>> begin Supplied material

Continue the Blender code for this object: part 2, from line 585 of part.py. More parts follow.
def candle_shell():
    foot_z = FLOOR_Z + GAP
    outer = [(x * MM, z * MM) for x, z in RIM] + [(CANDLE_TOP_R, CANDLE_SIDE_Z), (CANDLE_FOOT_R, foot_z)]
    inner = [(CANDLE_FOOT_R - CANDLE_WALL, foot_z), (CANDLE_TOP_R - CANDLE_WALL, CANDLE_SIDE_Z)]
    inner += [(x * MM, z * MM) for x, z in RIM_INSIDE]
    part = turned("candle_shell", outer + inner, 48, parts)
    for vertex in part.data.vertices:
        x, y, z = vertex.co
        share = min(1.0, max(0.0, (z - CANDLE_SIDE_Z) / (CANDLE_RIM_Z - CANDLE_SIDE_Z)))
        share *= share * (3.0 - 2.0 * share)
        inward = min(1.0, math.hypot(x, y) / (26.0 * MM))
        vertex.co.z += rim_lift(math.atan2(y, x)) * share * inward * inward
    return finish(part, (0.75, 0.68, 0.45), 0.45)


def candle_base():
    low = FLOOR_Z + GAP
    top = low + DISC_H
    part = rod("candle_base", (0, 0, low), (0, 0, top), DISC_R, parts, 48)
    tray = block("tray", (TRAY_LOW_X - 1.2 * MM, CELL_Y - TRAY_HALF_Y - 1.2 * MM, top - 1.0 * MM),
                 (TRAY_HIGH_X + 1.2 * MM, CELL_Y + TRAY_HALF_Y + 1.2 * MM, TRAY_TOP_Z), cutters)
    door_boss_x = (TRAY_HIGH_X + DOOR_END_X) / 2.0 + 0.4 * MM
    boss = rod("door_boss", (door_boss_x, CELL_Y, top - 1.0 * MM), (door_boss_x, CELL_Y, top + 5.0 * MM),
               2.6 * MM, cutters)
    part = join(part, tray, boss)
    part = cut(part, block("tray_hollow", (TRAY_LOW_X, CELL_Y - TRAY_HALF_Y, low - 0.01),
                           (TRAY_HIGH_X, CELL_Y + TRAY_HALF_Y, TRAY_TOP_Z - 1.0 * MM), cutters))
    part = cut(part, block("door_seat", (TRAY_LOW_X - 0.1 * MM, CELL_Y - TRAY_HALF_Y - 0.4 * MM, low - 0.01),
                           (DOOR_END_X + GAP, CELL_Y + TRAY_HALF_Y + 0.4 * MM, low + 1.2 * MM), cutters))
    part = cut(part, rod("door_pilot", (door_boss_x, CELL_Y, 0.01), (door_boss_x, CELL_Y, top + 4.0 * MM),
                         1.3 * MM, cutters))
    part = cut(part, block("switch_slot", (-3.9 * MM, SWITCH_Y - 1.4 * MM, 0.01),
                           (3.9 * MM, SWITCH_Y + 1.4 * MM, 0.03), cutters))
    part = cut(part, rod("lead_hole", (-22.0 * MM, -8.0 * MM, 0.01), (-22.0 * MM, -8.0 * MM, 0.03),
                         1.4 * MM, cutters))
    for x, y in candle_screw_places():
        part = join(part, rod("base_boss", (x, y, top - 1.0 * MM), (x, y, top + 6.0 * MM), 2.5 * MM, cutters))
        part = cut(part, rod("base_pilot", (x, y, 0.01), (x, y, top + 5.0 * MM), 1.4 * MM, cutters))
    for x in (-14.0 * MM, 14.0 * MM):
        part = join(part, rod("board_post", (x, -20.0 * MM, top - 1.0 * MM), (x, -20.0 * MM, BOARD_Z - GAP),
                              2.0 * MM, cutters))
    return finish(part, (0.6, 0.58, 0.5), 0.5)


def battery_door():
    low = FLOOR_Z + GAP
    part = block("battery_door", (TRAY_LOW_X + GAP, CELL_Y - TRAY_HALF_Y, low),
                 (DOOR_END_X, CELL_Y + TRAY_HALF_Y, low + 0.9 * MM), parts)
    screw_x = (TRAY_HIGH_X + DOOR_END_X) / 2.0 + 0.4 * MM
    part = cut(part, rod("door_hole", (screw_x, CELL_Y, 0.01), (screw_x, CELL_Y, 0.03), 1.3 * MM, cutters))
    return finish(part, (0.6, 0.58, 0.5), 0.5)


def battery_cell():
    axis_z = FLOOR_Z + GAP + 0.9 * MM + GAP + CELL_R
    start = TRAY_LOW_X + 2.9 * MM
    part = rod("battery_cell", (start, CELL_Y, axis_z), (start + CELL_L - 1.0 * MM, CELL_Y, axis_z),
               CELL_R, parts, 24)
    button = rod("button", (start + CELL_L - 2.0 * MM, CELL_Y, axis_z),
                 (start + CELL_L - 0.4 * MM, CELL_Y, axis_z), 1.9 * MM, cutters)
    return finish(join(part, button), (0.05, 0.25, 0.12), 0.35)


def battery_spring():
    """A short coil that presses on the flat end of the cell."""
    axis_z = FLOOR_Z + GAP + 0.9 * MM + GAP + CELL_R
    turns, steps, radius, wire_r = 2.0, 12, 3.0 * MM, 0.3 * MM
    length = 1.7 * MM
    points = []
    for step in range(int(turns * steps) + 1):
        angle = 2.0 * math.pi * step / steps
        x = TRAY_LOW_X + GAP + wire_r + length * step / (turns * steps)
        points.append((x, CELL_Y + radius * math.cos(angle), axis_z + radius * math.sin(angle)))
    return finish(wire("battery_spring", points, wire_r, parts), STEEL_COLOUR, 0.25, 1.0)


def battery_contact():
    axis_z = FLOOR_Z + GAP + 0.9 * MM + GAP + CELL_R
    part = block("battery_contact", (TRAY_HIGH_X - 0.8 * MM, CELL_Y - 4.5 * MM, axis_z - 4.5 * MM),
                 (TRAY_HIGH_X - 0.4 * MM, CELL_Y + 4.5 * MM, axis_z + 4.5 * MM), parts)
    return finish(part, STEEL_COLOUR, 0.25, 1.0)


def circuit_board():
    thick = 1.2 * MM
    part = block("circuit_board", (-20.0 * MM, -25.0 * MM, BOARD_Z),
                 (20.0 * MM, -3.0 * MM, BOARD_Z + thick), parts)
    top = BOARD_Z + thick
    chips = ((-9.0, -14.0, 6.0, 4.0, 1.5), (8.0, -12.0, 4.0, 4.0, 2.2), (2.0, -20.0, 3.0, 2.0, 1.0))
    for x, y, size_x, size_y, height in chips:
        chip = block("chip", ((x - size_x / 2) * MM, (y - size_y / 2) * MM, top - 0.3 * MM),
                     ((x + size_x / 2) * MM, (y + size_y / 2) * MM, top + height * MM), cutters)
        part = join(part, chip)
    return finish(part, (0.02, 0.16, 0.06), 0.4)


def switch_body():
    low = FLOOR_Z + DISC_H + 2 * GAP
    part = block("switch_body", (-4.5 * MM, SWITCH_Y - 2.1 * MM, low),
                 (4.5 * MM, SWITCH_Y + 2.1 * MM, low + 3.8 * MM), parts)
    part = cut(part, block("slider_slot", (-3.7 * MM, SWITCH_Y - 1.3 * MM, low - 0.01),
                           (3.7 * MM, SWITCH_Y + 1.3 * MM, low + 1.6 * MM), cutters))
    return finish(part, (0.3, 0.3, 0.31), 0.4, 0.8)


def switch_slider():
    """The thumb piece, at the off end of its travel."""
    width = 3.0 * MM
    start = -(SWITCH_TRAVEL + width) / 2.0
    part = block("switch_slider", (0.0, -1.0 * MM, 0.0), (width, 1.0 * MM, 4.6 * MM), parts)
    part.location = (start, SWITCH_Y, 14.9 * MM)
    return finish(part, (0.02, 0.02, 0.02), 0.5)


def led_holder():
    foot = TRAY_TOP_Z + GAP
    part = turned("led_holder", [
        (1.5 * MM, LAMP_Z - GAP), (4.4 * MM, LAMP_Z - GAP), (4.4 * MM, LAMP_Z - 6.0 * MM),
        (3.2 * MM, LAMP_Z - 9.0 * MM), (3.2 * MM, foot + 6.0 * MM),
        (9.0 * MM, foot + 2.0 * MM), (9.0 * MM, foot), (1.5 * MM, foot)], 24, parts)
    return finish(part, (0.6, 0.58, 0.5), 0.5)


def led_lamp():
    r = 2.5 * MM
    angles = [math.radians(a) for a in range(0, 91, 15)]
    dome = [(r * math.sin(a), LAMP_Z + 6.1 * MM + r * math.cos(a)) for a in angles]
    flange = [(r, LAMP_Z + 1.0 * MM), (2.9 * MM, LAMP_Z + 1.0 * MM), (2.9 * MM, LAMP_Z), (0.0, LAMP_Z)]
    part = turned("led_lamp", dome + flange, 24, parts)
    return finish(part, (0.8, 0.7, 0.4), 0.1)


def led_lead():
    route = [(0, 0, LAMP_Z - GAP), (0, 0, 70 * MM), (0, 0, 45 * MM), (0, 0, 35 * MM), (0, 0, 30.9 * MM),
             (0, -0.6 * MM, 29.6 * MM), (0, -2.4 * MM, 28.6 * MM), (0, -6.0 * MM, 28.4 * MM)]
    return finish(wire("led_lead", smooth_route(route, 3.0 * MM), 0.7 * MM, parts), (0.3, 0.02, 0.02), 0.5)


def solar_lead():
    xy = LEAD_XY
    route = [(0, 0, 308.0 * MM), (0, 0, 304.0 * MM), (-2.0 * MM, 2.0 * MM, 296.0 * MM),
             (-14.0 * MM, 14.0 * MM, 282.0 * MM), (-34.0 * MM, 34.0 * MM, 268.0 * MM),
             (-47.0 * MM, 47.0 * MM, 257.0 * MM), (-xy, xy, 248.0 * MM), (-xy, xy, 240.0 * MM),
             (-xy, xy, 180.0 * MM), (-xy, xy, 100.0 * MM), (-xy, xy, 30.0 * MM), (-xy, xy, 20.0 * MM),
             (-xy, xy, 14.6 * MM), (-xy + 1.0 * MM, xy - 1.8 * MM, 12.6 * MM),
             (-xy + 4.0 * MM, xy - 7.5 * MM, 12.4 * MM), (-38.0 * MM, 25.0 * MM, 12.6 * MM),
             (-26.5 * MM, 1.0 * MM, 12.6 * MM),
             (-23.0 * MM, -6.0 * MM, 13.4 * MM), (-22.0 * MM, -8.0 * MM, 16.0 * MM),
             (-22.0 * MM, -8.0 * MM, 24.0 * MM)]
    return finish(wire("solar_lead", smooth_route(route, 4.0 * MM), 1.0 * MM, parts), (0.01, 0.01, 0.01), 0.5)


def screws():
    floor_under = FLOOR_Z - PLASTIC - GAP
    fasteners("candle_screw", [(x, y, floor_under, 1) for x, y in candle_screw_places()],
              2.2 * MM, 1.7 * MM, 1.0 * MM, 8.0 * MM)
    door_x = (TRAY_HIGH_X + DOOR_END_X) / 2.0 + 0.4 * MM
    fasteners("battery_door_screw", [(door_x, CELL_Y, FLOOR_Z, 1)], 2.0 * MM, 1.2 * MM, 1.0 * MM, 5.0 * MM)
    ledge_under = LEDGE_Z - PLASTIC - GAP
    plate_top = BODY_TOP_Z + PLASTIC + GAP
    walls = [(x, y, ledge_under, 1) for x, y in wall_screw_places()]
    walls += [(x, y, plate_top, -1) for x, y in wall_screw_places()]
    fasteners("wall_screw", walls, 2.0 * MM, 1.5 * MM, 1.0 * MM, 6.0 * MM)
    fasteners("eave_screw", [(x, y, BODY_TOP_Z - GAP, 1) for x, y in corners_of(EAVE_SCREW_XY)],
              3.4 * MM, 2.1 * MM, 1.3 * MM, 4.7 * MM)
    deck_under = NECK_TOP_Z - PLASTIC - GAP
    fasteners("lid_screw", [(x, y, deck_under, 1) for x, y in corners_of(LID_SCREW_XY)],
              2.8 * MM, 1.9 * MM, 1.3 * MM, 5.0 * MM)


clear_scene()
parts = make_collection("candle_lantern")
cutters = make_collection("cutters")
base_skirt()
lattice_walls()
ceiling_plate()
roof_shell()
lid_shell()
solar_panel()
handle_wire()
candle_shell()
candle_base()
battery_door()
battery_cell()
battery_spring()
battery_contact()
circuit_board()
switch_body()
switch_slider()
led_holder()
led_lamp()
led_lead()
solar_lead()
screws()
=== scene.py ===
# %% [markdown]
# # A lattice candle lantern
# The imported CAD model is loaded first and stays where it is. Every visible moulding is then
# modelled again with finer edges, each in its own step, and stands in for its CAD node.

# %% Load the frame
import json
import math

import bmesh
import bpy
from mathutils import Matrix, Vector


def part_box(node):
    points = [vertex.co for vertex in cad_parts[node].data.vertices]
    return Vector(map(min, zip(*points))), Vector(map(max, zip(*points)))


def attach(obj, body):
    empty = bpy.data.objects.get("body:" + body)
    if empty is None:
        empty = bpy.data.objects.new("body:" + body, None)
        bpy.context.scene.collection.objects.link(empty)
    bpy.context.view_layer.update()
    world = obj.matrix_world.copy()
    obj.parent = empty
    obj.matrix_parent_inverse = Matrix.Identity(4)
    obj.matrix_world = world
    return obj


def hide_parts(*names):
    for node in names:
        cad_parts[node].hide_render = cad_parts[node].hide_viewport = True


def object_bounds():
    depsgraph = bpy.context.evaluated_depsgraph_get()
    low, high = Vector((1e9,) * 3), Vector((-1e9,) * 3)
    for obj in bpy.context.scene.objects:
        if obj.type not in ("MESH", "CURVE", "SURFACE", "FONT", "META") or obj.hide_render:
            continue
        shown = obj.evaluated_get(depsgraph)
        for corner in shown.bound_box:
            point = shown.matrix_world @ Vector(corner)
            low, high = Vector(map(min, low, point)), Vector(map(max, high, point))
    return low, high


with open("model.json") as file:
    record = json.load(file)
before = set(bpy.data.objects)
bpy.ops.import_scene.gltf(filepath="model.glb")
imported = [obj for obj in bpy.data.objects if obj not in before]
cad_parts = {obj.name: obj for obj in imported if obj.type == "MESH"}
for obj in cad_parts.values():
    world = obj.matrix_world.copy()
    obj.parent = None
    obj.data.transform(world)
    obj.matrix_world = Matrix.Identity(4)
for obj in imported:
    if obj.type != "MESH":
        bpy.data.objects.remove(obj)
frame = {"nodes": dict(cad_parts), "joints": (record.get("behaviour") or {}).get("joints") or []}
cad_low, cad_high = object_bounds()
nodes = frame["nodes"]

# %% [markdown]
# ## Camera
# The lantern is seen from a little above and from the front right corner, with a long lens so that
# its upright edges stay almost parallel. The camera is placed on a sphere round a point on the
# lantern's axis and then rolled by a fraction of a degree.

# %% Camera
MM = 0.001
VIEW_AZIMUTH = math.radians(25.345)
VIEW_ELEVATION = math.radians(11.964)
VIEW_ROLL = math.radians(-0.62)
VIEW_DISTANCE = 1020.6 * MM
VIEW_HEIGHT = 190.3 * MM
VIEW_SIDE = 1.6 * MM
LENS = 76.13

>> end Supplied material

» Exercise directions
Reproduce exactly the lines from the line with "clear_scene()" through the line with "obj.matrix_parent_inverse = Matrix.Identity(4)", both end lines included, and only those lines.

» The output
clear_scene()
parts = make_collection("candle_lantern")
cutters = make_collection("cutters")
base_skirt()
lattice_walls()
ceiling_plate()
roof_shell()
lid_shell()
solar_panel()
handle_wire()
candle_shell()
candle_base()
battery_door()
battery_cell()
battery_spring()
battery_contact()
circuit_board()
switch_body()
switch_slider()
led_holder()
led_lamp()
led_lead()
solar_lead()
screws()
=== scene.py ===
# %% [markdown]
# # A lattice candle lantern
# The imported CAD model is loaded first and stays where it is. Every visible moulding is then
# modelled again with finer edges, each in its own step, and stands in for its CAD node.

# %% Load the frame
import json
import math

import bmesh
import bpy
from mathutils import Matrix, Vector


def part_box(node):
    points = [vertex.co for vertex in cad_parts[node].data.vertices]
    return Vector(map(min, zip(*points))), Vector(map(max, zip(*points)))


def attach(obj, body):
    empty = bpy.data.objects.get("body:" + body)
    if empty is None:
        empty = bpy.data.objects.new("body:" + body, None)
        bpy.context.scene.collection.objects.link(empty)
    bpy.context.view_layer.update()
    world = obj.matrix_world.copy()
    obj.parent = empty
    obj.matrix_parent_inverse = Matrix.Identity(4)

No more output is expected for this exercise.